═════ EXERCISE DATA ═════

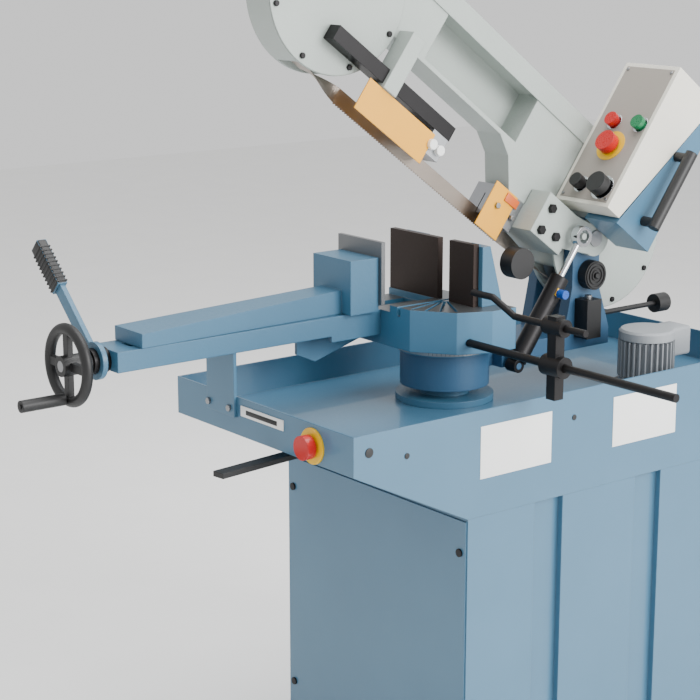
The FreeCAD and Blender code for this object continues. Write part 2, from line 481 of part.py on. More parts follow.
def swivel():
    spot = ("post_x", "post_y")
    hub = rod("hub_disc", "hub_radius", "Z", "hub_low", "hub_high", spot)
    beam = block("arm_beam", ("post_x - beam_half", "post_x + beam_half"), ("post_y", "beam_rear"),
                 ("beam_low", "beam_high"))
    bore = rod("hub_bore", "post_radius + hub_clear", "Z", "hub_low - 1", "hub_high + 1", spot)
    cheeks = []
    pins = []
    for n, (inner, outer) in enumerate((("cheek_near_in", "cheek_near_out"),
                                        ("cheek_far_out", "cheek_far_in"))):
        rear = "pivot_y + cheek_boss"
        side = [("cheek_front", "beam_high"), ("beam_rear", "beam_high"), (rear, "pivot_z - 92"),
                (rear, "pivot_z"), ("pivot_y - cheek_boss", "pivot_z"),
                ("pivot_y - cheek_waist/2 - 8", "pivot_z - 92")]
        cheeks.append(plate(f"arm_cheek{n}", "YZ", side, inner, outer))
        cheeks.append(rod(f"arm_boss{n}", "cheek_boss", "X", inner, outer, ("pivot_y", "pivot_z")))
        pins.append(rod(f"pin_bore{n}", "pin_radius + bush_wall", "X", f"{inner} - 1", f"{outer} + 1",
                        ("pivot_y", "pivot_z")))
    lug = block("cylinder_lug", ("post_x + beam_half", "cyl_x - cyl_radius - 1"), ("cyl_y - 14", "cyl_y + 14"),
                ("beam_low", "cyl_z + 18"))
    lug_pin = rod("cylinder_pin", "cyl_pin", "X", "cyl_x - cyl_radius - 1", "cyl_x + foot_radius",
                  ("cyl_y", "cyl_z"))
    spring_hole = rod("stud_hole", "stud_radius + fit", "Y", "stud_front", "beam_rear + 1",
                      ("stud_x", "knob_z"))
    solid = fuse("arm_solid", hub, beam, lug, *cheeks)
    keep(fuse("swivel_arm", cut("arm_casting", solid, bore, spring_hole, *pins), lug_pin))
    bushes, studs = [], []
    for n, (inner, outer, low, high) in enumerate((
            ("cheek_near_in", "cheek_near_out", "cheek_near_in", "ear_near_out + 3"),
            ("cheek_far_out", "cheek_far_in", "ear_far_out - 3", "cheek_far_in"))):
        wall = rod(f"bush_outer{n}", "pin_radius + bush_wall", "X", inner, outer, ("pivot_y", "pivot_z"))
        hole = rod(f"bush_inner{n}", "pin_radius + fit", "X", f"{inner} - 1", f"{outer} + 1",
                   ("pivot_y", "pivot_z"))
        bushes.append(cut(f"bush{n}", wall, hole))
        studs.append(rod(f"pivot_pin{n}", "pin_radius", "X", low, high, ("pivot_y", "pivot_z")))
    keep(group("pivot_bearings", *bushes))
    keep(group("pivot_pins", *studs))
    keep(block("limit_switch", ("cheek_near_out", "switch_out"), ("switch_front", "switch_rear"),
               ("switch_low", "switch_high")))
    keep(fuse("spring_drum", rod("drum_disc", "drum_radius", "X", "cheek_near_out",
                                 "cheek_near_out + drum_long", ("drum_y", "drum_z"))))
    stud = rod("knob_stud", "stud_radius", "Y", "stud_front", "knob_y", ("stud_x", "knob_z"))
    knob = rod("knob_head", "knob_radius", "Y", "knob_y", "knob_y + knob_long", ("stud_x", "knob_z"))
    keep(fuse("bow_stop_knob", stud, knob))
    bar = block("swivel_bar", ("-swivel_lever_wide/2", "swivel_lever_wide/2"), ("-swivel_lever_long", "20"),
                ("swivel_lever_z", "swivel_lever_z + swivel_lever_thick"))
    stem = rod("swivel_stem", "swivel_rod", "Z", "swivel_lever_z", "tray_floor - sheet - body_gap",
               ("0", "0"))
    lever = keep(fuse("swivel_lock_lever", bar, stem))
    place(lever, (*spot, "0"))
    bind(lever, "Placement.Rotation.Angle", "swivel_lever_turn")
    lever.Placement.Rotation = FreeCAD.Rotation(FreeCAD.Vector(0, 0, 1), SIZES["swivel_lever_turn"])


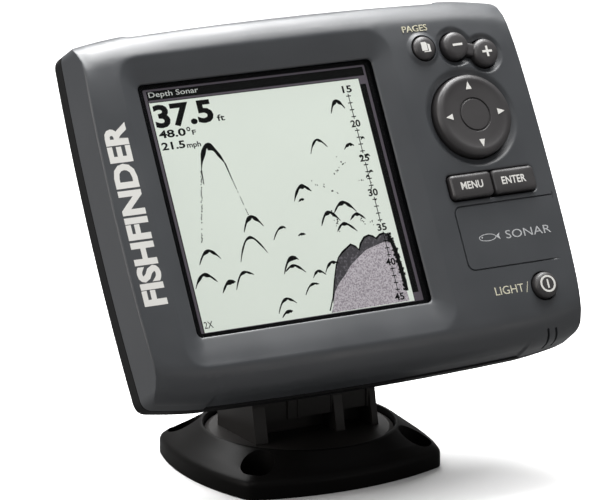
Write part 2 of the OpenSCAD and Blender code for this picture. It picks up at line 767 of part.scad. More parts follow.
// Cross with two short shafts: the pad rocks up and down on one, left and right on the other
module arrow_cross() color([0.1, 0.1, 0.1]) translate([pad_at[0], pad_at[1], 0]) {
    rod_x(-gimbal_l / 2, gimbal_l / 2, 0, gimbal_z, gimbal_r);
    rod_y(-gimbal_l / 2, gimbal_l / 2, gimbal_z, gimbal_r);
    translate([-1.8, -1.8, gimbal_z - 1.3]) cube([3.6, 3.6, 2.6]);
}

module arrow_pad() color([0.22, 0.21, 0.22]) difference() {
    union() {
        difference() {
            union() {
                translate([pad_at[0], pad_at[1], -5.2]) cylinder(h = pad_h + 5.2 - 1, r = pad_r);
                translate([pad_at[0], pad_at[1], pad_h - 1]) cylinder(h = 1, r1 = pad_r, r2 = pad_r - 1.4);
                post(pad_at, -5.4, -4.4, pad_r + 1.2);
            }
            post(pad_at, -8, gimbal_z + 2.6, 7.2);
        }
        for (a = [0:90:270])
            post(pad_at + arrow_dome_r * [cos(a), sin(a)], plunger_end + 0.3, -5, plunger_r);
        // Two lugs that hang on the cross
        for (y = [-gimbal_l / 2, gimbal_l / 2 - gimbal_lug_t])
            translate([pad_at[0] - 1.7, pad_at[1] + y, gimbal_z - 1.7]) cube([3.4, gimbal_lug_t, 5]);
    }
    translate([pad_at[0], pad_at[1], 0]) rod_y(-gimbal_l, gimbal_l, gimbal_z, gimbal_r + play);
    translate([pad_at[0], pad_at[1], pad_h - 0.5]) difference() {
        cylinder(h = 1, r = ring_r + ring_w / 2);
        translate([0, 0, -1]) cylinder(h = 3, r = ring_r - ring_w / 2);
    }
}

// ---------- rear socket ----------

module cable_socket() color([0.08, 0.08, 0.08]) difference() {
    union() {
        post(socket_at, hump_z - collar_l, hump_z + 8, 7.5);
        post(socket_at, hump_z - collar_l, hump_z - 2, collar_r);
        post(socket_at, hump_z - 2, hump_z - 0.9, 10.4);
    }
    post(socket_at, hump_z - collar_l - 1, hump_z - 1.6, collar_in);
}

function contact_at(i) = let (a = 90 + 360 * i / contacts)
    socket_at + contact_ring_r * [cos(a), sin(a)];

module socket_pins() color([0.8, 0.65, 0.3]) for (i = [0:contacts - 1])
    post(contact_at(i), hump_z - 7, hump_z - 1.6, contact_r);

module socket_seal() color([0.08, 0.08, 0.08]) difference() {
    post(socket_at, hump_z - 0.9, hump_z, 9.6);
    post(socket_at, hump_z - 2, hump_z + 1, 7.55);
}

module socket_nut() color("silver") difference() {
    translate([socket_at[0], socket_at[1], hump_z + wall + 0.1]) cylinder(h = 3, r = 11, $fn = 6);
    post(socket_at, hump_z, hump_z + 10, 7.55);
}

module socket_wires() color([0.6, 0.1, 0.1]) for (i = [0:contacts - 1])
    post(contact_at(i), hump_z + 8.05, board_z - board_t - 0.05, 0.9);

// ---------- nodes ----------

base_plate();
swivel_bracket();
swivel_washer();
swivel_screw();
release_spring();
release_button();
release_pawl();
unit_place() front_case();
unit_place() rear_case();
unit_place() case_seal();
unit_place() case_screws();
unit_place() tilt_pin();
unit_place() pin_clip();
unit_place() tilt_ratchet();
unit_place() window_lens();
unit_place() window_seal();
unit_place() lcd_panel();
unit_place() lcd_frame();
unit_place() backlight();
unit_place() lcd_ribbon();
unit_place() main_board();
unit_place() board_screws();
unit_place() processor_chips();
unit_place() shield_can();
unit_place() sonar_transformer();
unit_place() capacitors();
unit_place() sounder();
unit_place() keypad_board();
unit_place() keypad_mat();
unit_place() keypad_ribbon();
unit_place() cable_socket();
unit_place() socket_pins();
unit_place() socket_seal();
unit_place() socket_nut();
unit_place() socket_wires();
unit_place() pages_key();
unit_place() zoom_key();
unit_place() menu_key();
unit_place() enter_key();
unit_place() power_key();
unit_place() arrow_yoke();
unit_place() arrow_cross();
unit_place() arrow_pad();
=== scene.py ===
import math
import random

import bmesh
import bpy
import numpy as np
from mathutils import Matrix, Vector
from mathutils.geometry import delaunay_2d_cdt


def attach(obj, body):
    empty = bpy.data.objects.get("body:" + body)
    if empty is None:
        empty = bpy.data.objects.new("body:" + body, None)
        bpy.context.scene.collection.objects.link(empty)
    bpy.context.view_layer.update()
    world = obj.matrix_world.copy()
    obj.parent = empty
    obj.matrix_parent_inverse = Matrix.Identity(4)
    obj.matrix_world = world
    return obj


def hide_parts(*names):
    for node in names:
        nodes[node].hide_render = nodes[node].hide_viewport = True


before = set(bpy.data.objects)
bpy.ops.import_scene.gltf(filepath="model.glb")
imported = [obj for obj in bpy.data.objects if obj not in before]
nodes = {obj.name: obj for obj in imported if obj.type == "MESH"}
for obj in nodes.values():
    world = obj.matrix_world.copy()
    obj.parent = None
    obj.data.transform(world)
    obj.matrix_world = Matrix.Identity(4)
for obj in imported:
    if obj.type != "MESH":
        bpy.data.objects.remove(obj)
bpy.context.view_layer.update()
random.seed(7)

# ---------- places, in millimetres ----------
# The unit's frame: X right, Y up the face, Z out of the face, zero at the middle of the face.
TILT = math.radians(28.6)
PIN_Y, PIN_Z = -47.2, -58.7
UNIT = (Matrix.Scale(0.001, 4) @ Matrix.Translation((0, 1, 37))
        @ Matrix.Rotation(math.radians(90) - TILT, 4, "X") @ Matrix.Translation((0, -PIN_Y, -PIN_Z)))
BASE = Matrix.Scale(0.001, 4)

# Front shell's depth, rear rim's depth, wall, and radius of the roll along the top and the bottom edge
FRONT_D, RIM_D, WALL, ROLL = 16.0, 6.0, 3.0, 12.3
# The face starts to bend PRE_ROLL before its roll; SEAM is the depth of the groove at the parting line
PRE_ROLL, SEAM = 8.0, 0.33
# Half width and depth of the recess for a snap-on cover
RECESS_X, RECESS_D = 62.5, 0.65
# Window opening, how deep it lies, and the outer edge of the sloping band around it
WIN_X, WIN_Y, WIN_W, WIN_H, BAND_D = -19.4, 0.6, 93.3, 90.3, 2.8
BAND = (WIN_X, WIN_Y - 0.7, 107.7, 111.4, 8.7)
LIP_Z, LCD_Z = -3.3, -4.6
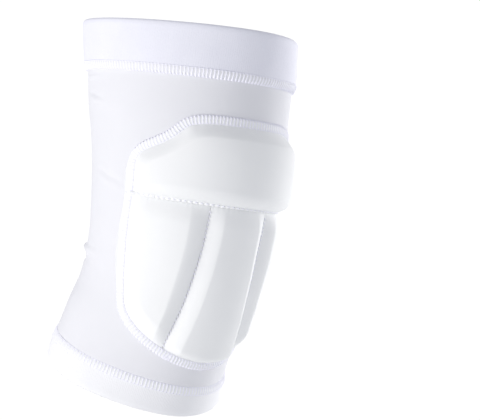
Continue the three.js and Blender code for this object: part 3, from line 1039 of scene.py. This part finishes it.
def build_floor():
    """A plain pale floor that stays evenly light from where the camera is."""
    finish = Finish("pale_floor", 0.9)
    seen = finish.node("ShaderNodeLightPath", None, None, "Is Camera Ray")
    level = seen * (SEEN_WHITE - FLOOR_LIGHT) + FLOOR_LIGHT
    colour = finish.tint(seen, FLOOR_COLOUR, (1, 1, 1))
    glow = finish.node("ShaderNodeEmission", None, {"Color": colour, "Strength": level})
    finish.feed(finish.tree.nodes["Material Output"].inputs["Surface"], glow)
    corners = [(x * FLOOR_HALF, y * FLOOR_HALF, FLOOR_LEVEL)
               for x, y in ((-1, -1), (1, -1), (1, 1), (-1, 1))]
    mesh = bpy.data.meshes.new("floor")
    mesh.from_pydata(corners, [], [(0, 1, 2, 3)])
    mesh.materials.append(finish.material)
    floor = bpy.data.objects.new("floor", mesh)
    bpy.context.scene.collection.objects.link(floor)


def build_surroundings():
    """Slightly cool light from all sides, weaker from above, and plain white behind the part."""
    world = bpy.data.worlds.new("studio")
    bpy.context.scene.world = world
    world.use_nodes = True
    tree = world.node_tree
    tree.nodes.clear()

    def node(kind, inputs=None):
        made = tree.nodes.new(kind)
        for key, value in (inputs or {}).items():
            if isinstance(value, bpy.types.NodeSocket):
                tree.links.new(value, made.inputs[key])
            else:
                made.inputs[key].default_value = value
        return made

    place = node("ShaderNodeTexCoord")
    direction = node("ShaderNodeSeparateXYZ", {0: place.outputs["Generated"]})
    strength = node("ShaderNodeMapRange", {
        "Value": direction.outputs["Z"], "From Min": -0.2, "From Max": 1.0,
        "To Min": SIDE_LIGHT, "To Max": TOP_LIGHT})
    around = node("ShaderNodeBackground", {"Color": SKY_COLOUR, "Strength": strength.outputs[0]})
    behind = node("ShaderNodeBackground", {"Color": (1, 1, 1, 1), "Strength": SEEN_WHITE})
    seen = node("ShaderNodeLightPath").outputs["Is Camera Ray"]
    blend = node("ShaderNodeMixShader", {0: seen, 1: around.outputs[0], 2: behind.outputs[0]})
    node("ShaderNodeOutputWorld", {"Surface": blend.outputs[0]})


def build_softbox(name, place, power, colour):
    """A tall softbox at a place, turned to face the origin."""
    light = bpy.data.lights.new(name, "AREA")
    light.shape, light.size, light.size_y = "RECTANGLE", SOFTBOX_WIDTH, SOFTBOX_HEIGHT
    light.energy, light.color = power, colour
    place = np.array(place, float)
    back = unit(place)
    side = unit(np.cross((0, 0, 1), back))
    box = bpy.data.objects.new(name, light)
    box.matrix_world = placed(side, np.cross(back, side), back, place)
    bpy.context.scene.collection.objects.link(box)


def placed(side, up, back, place):
    """A 4 by 4 matrix from three directions and a place."""
    matrix = np.eye(4)
    matrix[:3, :4] = np.stack([side, up, back, place], axis=-1)
    return Matrix(matrix.tolist())


def build_camera():
    """A long lens, aimed at the point and rolled about its own axis."""
    azimuth, elevation, roll = np.radians([CAMERA_AZIMUTH, CAMERA_ELEVATION, CAMERA_ROLL])
    back = np.array([np.sin(azimuth) * np.cos(elevation),
                     -np.cos(azimuth) * np.cos(elevation), np.sin(elevation)])
    level = np.array([np.cos(azimuth), np.sin(azimuth), 0.0])
    upright = np.cross(back, level)
    side = np.cos(roll) * level + np.sin(roll) * upright
    up = np.cos(roll) * upright - np.sin(roll) * level
    lens = bpy.data.cameras.new("camera")
    lens.lens, lens.sensor_width, lens.sensor_fit = CAMERA_LENS, CAMERA_SENSOR, "HORIZONTAL"
    lens.clip_start, lens.clip_end = 0.05, 50
    camera = bpy.data.objects.new("camera", lens)
    camera.matrix_world = placed(side, up, back, CAMERA_AIM + CAMERA_DISTANCE * back)
    bpy.context.scene.collection.objects.link(camera)
    bpy.context.scene.camera = camera


def build_pad():
    """The sleeve, the bands, the cushions and the stitching, in their finishes."""
    knit, cover, thread = knit_finish(), cover_finish(), thread_finish()
    top_elastic = elastic_finish("white_top_elastic", TOP_ELASTIC_COLOURS)
    bottom_elastic = elastic_finish("white_bottom_elastic", BOTTOM_ELASTIC_COLOURS)
    build_sleeve(knit)
    build_band("top_elastic_band", "top_band", start=TOP_BAND_EDGE + HALF_GAP, end=1.0,
               opening=1.0, rows=48, material=top_elastic)
    build_band("bottom_elastic_band", "bottom_band", start=0.0, end=BOTTOM_BAND_EDGE - HALF_GAP,
               opening=0.0, rows=32, material=bottom_elastic)
    build_upper_cushion(cover)
    build_centre_cushion(cover)
    build_side_cushion("left_cushion_cover", "left_cushion", -1, cover)
    build_side_cushion("right_cushion_cover", "right_cushion", 1, cover)
    build_pad_seam(cover, thread)
    build_band_seam("top_band_seam", TOP_BAND_EDGE, TOP_BAND_PROFILE, 1,
                    TOP_BAND_PITCH, RUNG_RADIUS, TOP_BAND_SLANT, knit, thread)
    build_band_seam("bottom_band_seam", BOTTOM_BAND_EDGE, BOTTOM_BAND_PROFILE, -1,
                    BOTTOM_BAND_PITCH, BOTTOM_RUNG_RADIUS, BOTTOM_BAND_SLANT, cover, thread)
    build_stitch_lines(cover, thread)


build_pad()
build_floor()
build_surroundings()
build_softbox("key_softbox", KEY_PLACE, KEY_POWER, KEY_COLOUR)
build_softbox("rim_softbox", RIM_PLACE, RIM_POWER, RIM_COLOUR)
build_camera()
bpy.context.scene.view_settings.view_transform = "Standard"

═════

**TO BE DONE:** Produce only the lines from the line containing "base_plate();" through the line containing "in imported if", inclusive of both, exactly as they stand in the entries above.

**ANSWER:**
base_plate();
swivel_bracket();
swivel_washer();
swivel_screw();
release_spring();
release_button();
release_pawl();
unit_place() front_case();
unit_place() rear_case();
unit_place() case_seal();
unit_place() case_screws();
unit_place() tilt_pin();
unit_place() pin_clip();
unit_place() tilt_ratchet();
unit_place() window_lens();
unit_place() window_seal();
unit_place() lcd_panel();
unit_place() lcd_frame();
unit_place() backlight();
unit_place() lcd_ribbon();
unit_place() main_board();
unit_place() board_screws();
unit_place() processor_chips();
unit_place() shield_can();
unit_place() sonar_transformer();
unit_place() capacitors();
unit_place() sounder();
unit_place() keypad_board();
unit_place() keypad_mat();
unit_place() keypad_ribbon();
unit_place() cable_socket();
unit_place() socket_pins();
unit_place() socket_seal();
unit_place() socket_nut();
unit_place() socket_wires();
unit_place() pages_key();
unit_place() zoom_key();
unit_place() menu_key();
unit_place() enter_key();
unit_place() power_key();
unit_place() arrow_yoke();
unit_place() arrow_cross();
unit_place() arrow_pad();
=== scene.py ===
import math
import random

import bmesh
import bpy
import numpy as np
from mathutils import Matrix, Vector
from mathutils.geometry import delaunay_2d_cdt


def attach(obj, body):
    empty = bpy.data.objects.get("body:" + body)
    if empty is None:
        empty = bpy.data.objects.new("body:" + body, None)
        bpy.context.scene.collection.objects.link(empty)
    bpy.context.view_layer.update()
    world = obj.matrix_world.copy()
    obj.parent = empty
    obj.matrix_parent_inverse = Matrix.Identity(4)
    obj.matrix_world = world
    return obj


def hide_parts(*names):
    for node in names:
        nodes[node].hide_render = nodes[node].hide_viewport = True


before = set(bpy.data.objects)
bpy.ops.import_scene.gltf(filepath="model.glb")
imported = [obj for obj in bpy.data.objects if obj not in before]
nodes = {obj.name: obj for obj in imported if obj.type == "MESH"}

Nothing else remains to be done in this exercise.